SNG is a Delaware corporation incorporated in 1935, and a wholly owned subsidiary of El Paso Corporation. Its primary business consists of the interstate transportation and storage of natural gas and LNG terminalling operations. SNG conducts its business activities through its natural gas pipeline systems, which include its Southern Natural Gas pipeline system and its 50 percent indirect interest in the Florida Gas Transmission pipeline system, an LNG receiving terminal and storage facilities.

El Paso Corporation provides natural gas and related energy products in a safe, efficient, and dependable manner. El Paso owns North America's largest natural gas pipeline system and one of North America's largest independent natural gas producers. For more information, visit http://www.elpaso.com/ .

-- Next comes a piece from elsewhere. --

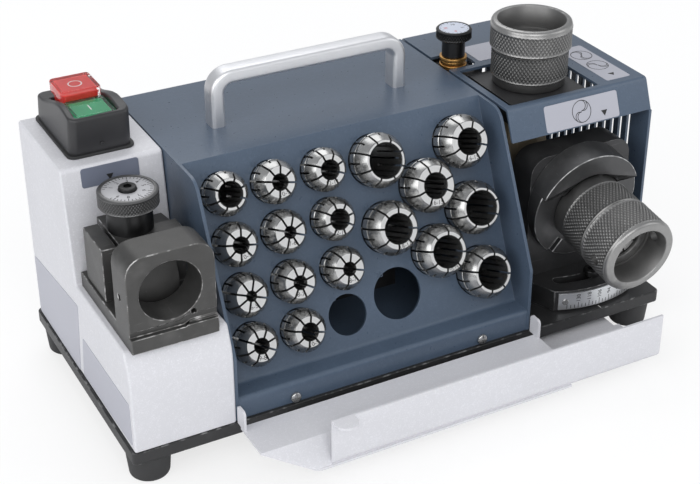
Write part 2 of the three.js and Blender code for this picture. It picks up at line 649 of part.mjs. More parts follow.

Cautionary Statement Regarding Forward-Looking Statements

This release contains forward-looking statements within the meaning of the Private Securities Litigation Reform Act of 1995. All forward-looking statements are based on assumptions that SNG believes to be reasonable. However, actual results almost always vary from assumed facts and the differences can be material, depending upon the circumstances. As a result, you should not place undue reliance on such forward-looking statements. The words "believe," "expect," "estimate," "anticipate" and similar expressions will generally identify forward-looking statements. All of SNG's forward- looking statements, whether written or oral, are expressly qualified by these cautionary statements and any other cautionary statements that may accompany such forward-looking statements. In addition, SNG disclaims any obligation to update any forward-looking statements to reflect events or circumstances after the date of this release.

With this in mind, you should consider the risks discussed in the Offer to Purchase, under the caption "Risk Factors" in SNG's Annual and Quarterly Reports on Forms 10-K and 10-Q and in the other documents SNG files with the SEC from time to time, which could cause actual results to differ materially from those expressed in any forward-looking statement made by SNG or on SNG's behalf.